Last week, I began writing six reasons to take it slowly when dating. . . Check it out here. I gave these three reasons: 1) Marriage is not a task on the “to do” list, 2) Dating is fun in a way that marriage isn’t, and 3) It takes time to really know someone.
And I’m not the only one advocating this.
Psychology Today advocates taking it slowly, even Eharmony recommends it, first by encouraging women to date several men at once, as well as some other advice.
So here we go with a few more of my reasons. . .
- Sex is a TINY portion of marriage
Christians who value delaying sexual intercourse until marriage are daily bombarded with messages about sex from media and society. Among other ideas, these messages state the amazing power and irresistibility of sexual intercourse. Thus, many don’t think they can wait, think of their wedding day primarily as the day they get to start having (“legitimate”) sex, and want to speed it up so that they can have what society says is the best ever.
I’ve actually heard respected Christian leaders recommend people get married quickly so that they can have the pleasure of sexual intercourse.
Now, don’t get me wrong—sexual intercourse in marriage is an incredibly powerful and enjoyable way to find union on all planes—physical, spiritual, etc. However, most of your marriage will not be spent having sex. More time is spent figuring out life, cooking, cleaning, working, planning, fighting, making up. . . While it’s important, there will be times when you can’t have sex (illness (both serious and less so), during menstruation, for at least six weeks after giving birth, traveling for work, and more).
Problem is if we place too much importance on the sexual relationship, we miss the other multiple (and arguably more important) aspects of marriage. We must realize that sexual intercourse is really a tiny portion of marriage and put it in its rightful place among other more primary elements of marriage.
And I love the way Lonestar gives us a picture of what’s important in his family in “On My Front Porch Looking In.” (hint: it’s not sex)

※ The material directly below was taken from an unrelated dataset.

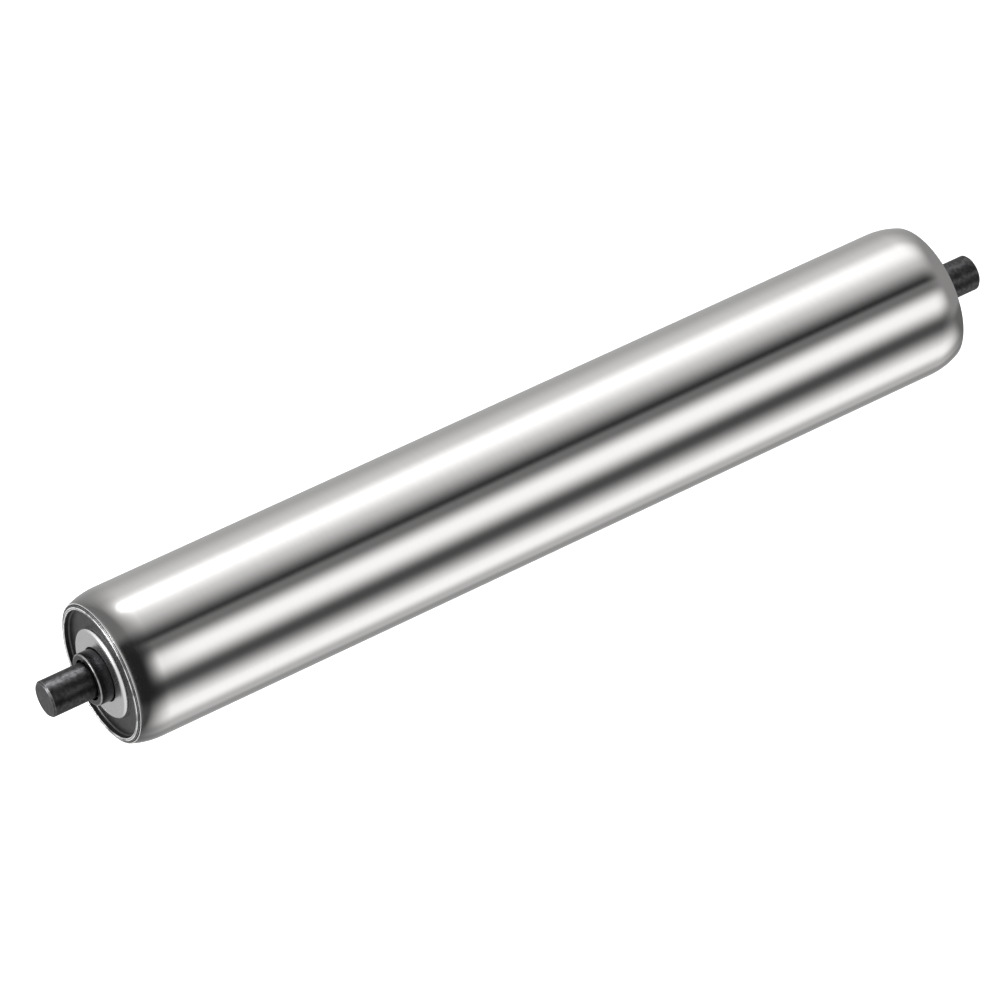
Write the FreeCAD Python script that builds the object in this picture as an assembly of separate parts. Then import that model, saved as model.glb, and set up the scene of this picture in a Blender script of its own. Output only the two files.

- This isn’t your last chance.
When I was 32, I thought I was really old and rather undesirable. I started dating a man who was a good man, but not really an eligible life-partner for me. However, since I hadn’t had a boyfriend for nine years, I was afraid that if I broke up with him, my dreams of marriage and family would be lost. So, the relationship went on a lot longer than it should have, and I thank God I was able to end it, but it caused a lot of pain all around.
He wasn’t my last chance. I met the man I would marry at 37, married at 39, and am pregnant with my second child at 42. Even if it took longer to meet my life partner and I was past childbearing age, I would be happy that I broke up with the guy at 32. Thinking “he’s my last chance” or “he’s my only chance” is never a good reason to marry him.
My good friend always used to say that it’s better to be unhappy and single than unhappy and married. When one is unhappy and single, one can change the circumstances in a variety of ways. When one is unhappy and married, one is bound to someone else and thus has less freedom to make changes.
Taylor Swift’s unreleased “Wait for Me” shows what it’s like to take a “last chance.”
- God never seems to be in a hurry.
Jesus came and went about 2000 years ago, and then promised to return. We’re still waiting for him. And 1 Peter tells us that this is not slowness, but patience. God doesn’t seem to be in a hurry.
Frankly, in my life, God never seems to be in a hurry to make things happen—countless times, I’ve waited and waited and waited.
So, why are we in a hurry, then? Aren’t we supposed to be becoming more like Jesus? Can we not be patient (it is part of the fruit of the Spirit).
Though Colin Raye’s “If You Get There Before I Do” isn’t necessarily about waiting a long time, it shows the value in waiting.
So, there you have it. Six reasons I’d like to praise taking it slowly (and country music).
Marriage is one of the biggest steps most of us will every take. It pays to give it time in the making. Getting to marriage is not a race to win. It’s a life to pursue.